Wednesday, September 28, 2005

Religion damages society? Take 2

The short & clever comment award goes to K-LO at NRO:
HEAVEN HELP US [Kathryn Jean Lopez]
No, wait. I guess that won't work, according to this study: "Widespread Belief in Creator Increases Crime, Death & Disease."
Thanks to the miracles of a TECHNORATI search, here are links to some other blogger's comments on Gary Paul's article "Cross-National Correlations of Quantifiable Societal Health with Popular Religiosity and Secularism in the Prosperous Democracies: A First Look" and the corresponding TIMES article.
Besides using TECHNORATI searches, people have found my blog by following a Blogsnow search of blogs linking to the TIMES article. There are currently 260 blogs listed, with yours truly at #2 chronologically.

Following links from a related TECHNORATI search, I found Uncommon Descent, which noted that Mr. Paul is a palaeontologist and pointed me at this transcript:
GREGORY PAUL: Being a palaeontologist, I've for many years had to deal with the issue of creationism verus evolutionary science in this country.

The United States is pretty much the only prosperous democracy where religion is still highly popular, with about two-thirds of the population absolutely believing in God, and creationism being very popular in among half of society.

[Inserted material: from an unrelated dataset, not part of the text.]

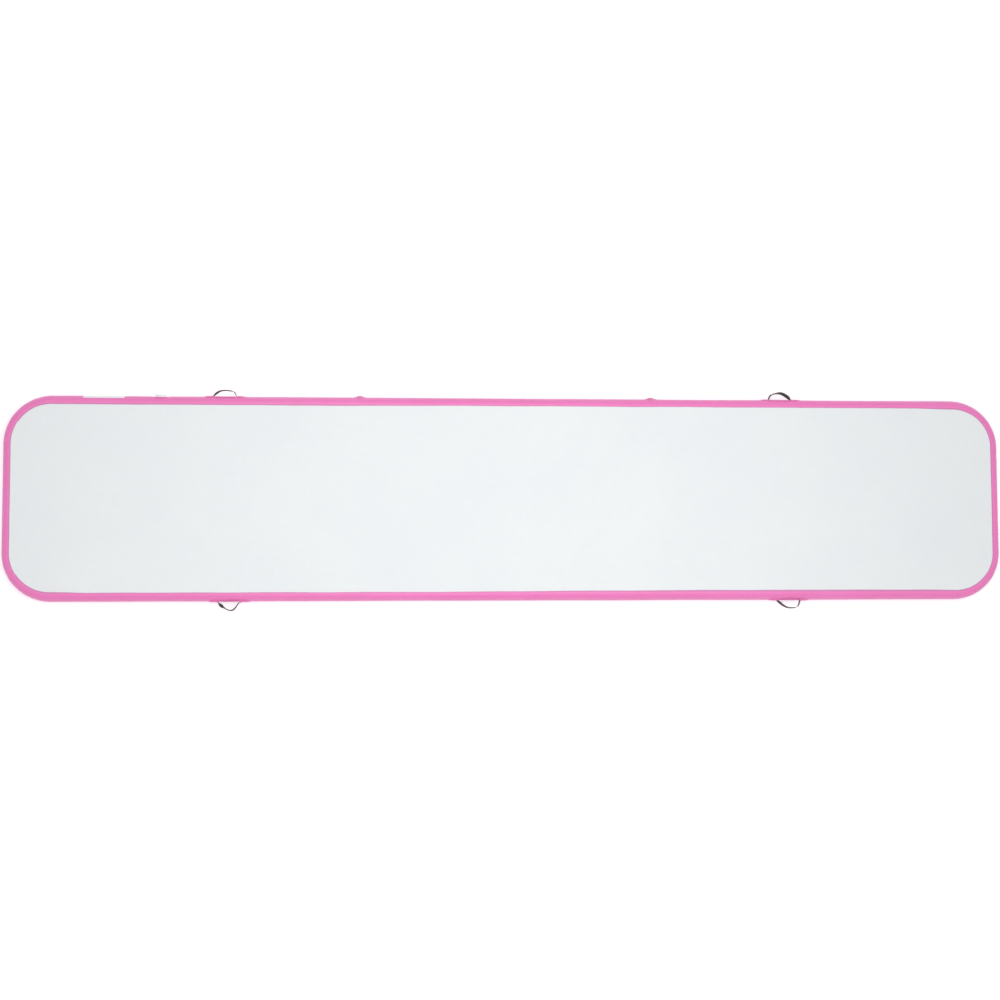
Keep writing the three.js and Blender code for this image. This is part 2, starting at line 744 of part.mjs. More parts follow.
mat.add(innerStrip());
const farWall = solidOf(wallStrip(SEAM_ANGLE, 180 - SEAM_ANGLE)).subtract(valveHole());
mat.add(piece("far_wall", geometryOf(farWall), MATERIALS.pinkCloth));
const plainWalls = {
  left_end_wall: [180 - SEAM_ANGLE, 180 + SEAM_ANGLE],
  near_wall: [180 + SEAM_ANGLE, 360 - SEAM_ANGLE],
  right_end_wall: [-SEAM_ANGLE, SEAM_ANGLE],
};
for (const [name, [from, to]] of Object.entries(plainWalls)) {
  mat.add(piece(name, wallStrip(from, to), MATERIALS.pinkCloth));
}
const seams = {
  far_right: SEAM_ANGLE,
  far_left: 180 - SEAM_ANGLE,
  near_left: 180 + SEAM_ANGLE,
  near_right: -SEAM_ANGLE,
};
for (const [name, angle] of Object.entries(seams)) mat.add(seamTape(`${name}_seam_tape`, angle));

mat.add(onWall(handle("far_left_handle"), FAR_SHIFT - HANDLE_X));
mat.add(onWall(handle("far_right_handle"), FAR_SHIFT + HANDLE_X));
mat.add(onWall(handle("near_left_handle"), NEAR_SHIFT - HANDLE_X, true));
mat.add(onWall(handle("near_right_handle"), NEAR_SHIFT + HANDLE_X, true));

mat.add(onWall(tieRing("left_tie"), FAR_SHIFT - TIE_RING_X));
mat.add(onWall(tieRing("right_tie"), FAR_SHIFT + TIE_RING_X));

mat.add(onWall(valve(), VALVE_X));

const LABEL = { width: 201, height: 84, corner: 4, film: 0.4 };
const labelOutline = roundedRectangle(LABEL.width, LABEL.height, LABEL.corner);
const labelPatch = wallPatch(labelOutline, LABEL.width, BOND, BOND + LABEL.film);
mat.add(onWall(piece("label", geometryOf(labelPatch), MATERIALS.label), LABEL_X));

export default mat;
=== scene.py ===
"""The looks of an inflatable air track mat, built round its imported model.

Everything is in metres in the row's frame. The mat lies on the floor at z = 0 with its middle over the origin
and X along it. +Y points at the far side wall, which holds the valve, the tie rings and the label.
"""

import json
import math

import bmesh
import bpy
import numpy as np
from mathutils import Matrix, Vector, noise


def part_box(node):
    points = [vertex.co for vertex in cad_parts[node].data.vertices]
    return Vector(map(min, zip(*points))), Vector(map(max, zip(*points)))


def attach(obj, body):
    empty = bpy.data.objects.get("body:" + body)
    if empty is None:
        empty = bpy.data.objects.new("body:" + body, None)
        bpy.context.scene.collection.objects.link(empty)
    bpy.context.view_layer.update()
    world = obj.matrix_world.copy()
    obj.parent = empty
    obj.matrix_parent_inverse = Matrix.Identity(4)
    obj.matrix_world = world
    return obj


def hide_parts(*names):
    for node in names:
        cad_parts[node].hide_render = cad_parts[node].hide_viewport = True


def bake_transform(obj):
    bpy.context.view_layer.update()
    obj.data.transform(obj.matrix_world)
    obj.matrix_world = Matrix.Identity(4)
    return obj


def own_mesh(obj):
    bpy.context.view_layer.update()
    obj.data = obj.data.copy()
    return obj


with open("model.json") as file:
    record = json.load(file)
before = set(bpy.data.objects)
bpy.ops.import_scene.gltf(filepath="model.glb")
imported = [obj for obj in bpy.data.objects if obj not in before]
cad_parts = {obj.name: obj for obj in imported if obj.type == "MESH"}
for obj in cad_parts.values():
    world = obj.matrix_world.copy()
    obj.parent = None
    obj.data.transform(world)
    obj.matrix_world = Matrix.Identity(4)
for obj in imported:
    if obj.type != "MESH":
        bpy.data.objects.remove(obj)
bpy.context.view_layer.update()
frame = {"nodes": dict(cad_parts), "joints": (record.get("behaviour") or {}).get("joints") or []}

# ---- the mat's shape ----------------------------------------------------------------------------------

HALF_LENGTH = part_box("right_end_wall")[1][0]
HALF_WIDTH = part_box("far_wall")[1][1]
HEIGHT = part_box("far_wall")[1][2]
MID = HEIGHT / 2
CORNER = 0.24  # radius of the wall's outermost line, seen from above
BULGE = 0.038  # how far the wall swells past the flat faces' edge
LIP = 0.009  # how far the wall cloth laps onto each flat face
SWELL = 0.0011  # the slow unevenness of the blown-up wall
PUCKER = 0.0009  # the depth of the puckers round the corners
PUCKER_PITCH = 0.021
CLOTH = 0.0009
SEAM_ANGLE = 33  # degrees round each corner to the seam between two wall strips
SEAM_GAP = 0.0006
TAPE_WIDTH = 0.030
LINER_LAP = 0.016  # how far the liner laps onto each panel's inner face
GLUE = 0.0003
PATCH = 0.0015  # the height of a bonded patch's face above the wall
MM = 0.001

STRAIGHT_X = HALF_LENGTH - CORNER
STRAIGHT_Y = HALF_WIDTH - CORNER
QUARTER = CORNER * math.pi / 2
FAR_START = STRAIGHT_Y + QUARTER
LEFT_START = FAR_START + 2 * STRAIGHT_X + QUARTER
NEAR_START = LEFT_START + 2 * STRAIGHT_Y + QUARTER
PERIMETER = NEAR_START + 2 * STRAIGHT_X + QUARTER + STRAIGHT_Y

# The wall's section: half an ellipse, measured along its arc from the middle of the wall.
_turns = np.linspace(-math.pi / 2, math.pi / 2, 181)
_steps = np.hypot(np.diff(BULGE * np.cos(_turns)), np.diff(MID * np.sin(_turns)))
_arc = np.concatenate(([0.0], np.cumsum(_steps)))
WALL_ARC = _arc[-1] / 2
_arc -= WALL_ARC


def middle(node):
    """The middle of a CAD node's box."""
    low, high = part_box(node)
    return Vector([(a + b) / 2 for a, b in zip(low, high)])


def smooth(t):
    """0 up to t = 0, 1 from t = 1, and an easy curve between."""
    t = min(max(t, 0.0), 1.0)
    return t * t * (3 - 2 * t)


def wall_drop(rise):
    """How far inward of its outermost line the wall is at a height above its middle."""
    return BULGE * (1 - math.sqrt(max(1 - (rise / MID) ** 2, 0.0)))


def outline(s):
    """The place, outward direction and corner share of the wall's outermost line.

    s runs anticlockwise from the middle of the right end. The corner share is 0 on a straight and 1 deep in a
    corner."""
    s %= PERIMETER
    legs = (STRAIGHT_Y, 2 * STRAIGHT_X, 2 * STRAIGHT_Y, 2 * STRAIGHT_X, STRAIGHT_Y)
    for i, straight in enumerate(legs):
        facing = i * math.pi / 2
        out = Vector((round(math.cos(facing)), round(math.sin(facing))))
        ahead = Vector((-out.y, out.x))
        if s <= straight or i == 4:
            start = -STRAIGHT_Y if i == 4 else (0 if i == 0 else -straight / 2)
            reach = HALF_LENGTH if i % 2 == 0 else HALF_WIDTH
            return out * reach + ahead * (start + s), out, 0.0
        s -= straight
        if s <= QUARTER:
            turn = facing + s / CORNER
            centre = Vector(((1, 1), (-1, 1), (-1, -1), (1, -1))[i])
            centre = Vector((centre.x * STRAIGHT_X, centre.y * STRAIGHT_Y))
            out = Vector((math.cos(turn), math.sin(turn)))
            return centre + out * CORNER, out, smooth(min(s, QUARTER - s) / 0.06)
        s -= QUARTER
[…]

In all the other prosperous democracies religion is much less popular now and evolution is highly accepted. So it's an issue, it's a problem I had to deal with.
Based on that interview, I'd say that Mr. Paul has an axe to grind! Now it becomes obvious why he spent so much of his article on evolution versus creationism. The interviewer, Julia Limb, also talked with a Melbourne professor of sociology, who provided some counterweight:
JULIA LIMB: But Gary Bouma, who is Professor of Sociology at Monash University in Melbourne and an Anglican priest, says the research is flawed.

GARY BOUMA: This kind of argument goes around and around and of course it comes up again now in the context of the "intelligent design" debate when he is deciding to, as a palaeontologist to make a contribution, but he doesn't stick to his field of palaeontology, he goes into the field of what I would call sociology without preparation or evidence or discipline and make some assertions about it.

JULIA LIMB: And Professor Bouma questions Mr Paul's spin on the data he's compared.

GARY BOUMA: He hasn't provided the argument about how it is that religion might explain this kind of association, why it is that more religious country would be more prone to the kinds of social disorganisation that he mentions, such as a high murder rate and a high teenage pregnancy rate.

I'm sorry, the causes for those things are much more likely to be found in other explanations than religious ones.

I totally agree with the Professor Bouma!

[Update 9/29, 12:00] Also check Joseph Farah's commentary at World Net Daily. (Hat tip to Hit & Run)

[Update 10/4, 3:00] Kenny Pierce pointed me to the excellent statistical review at Magic Statistics, "From our bulging How not to do statistics file."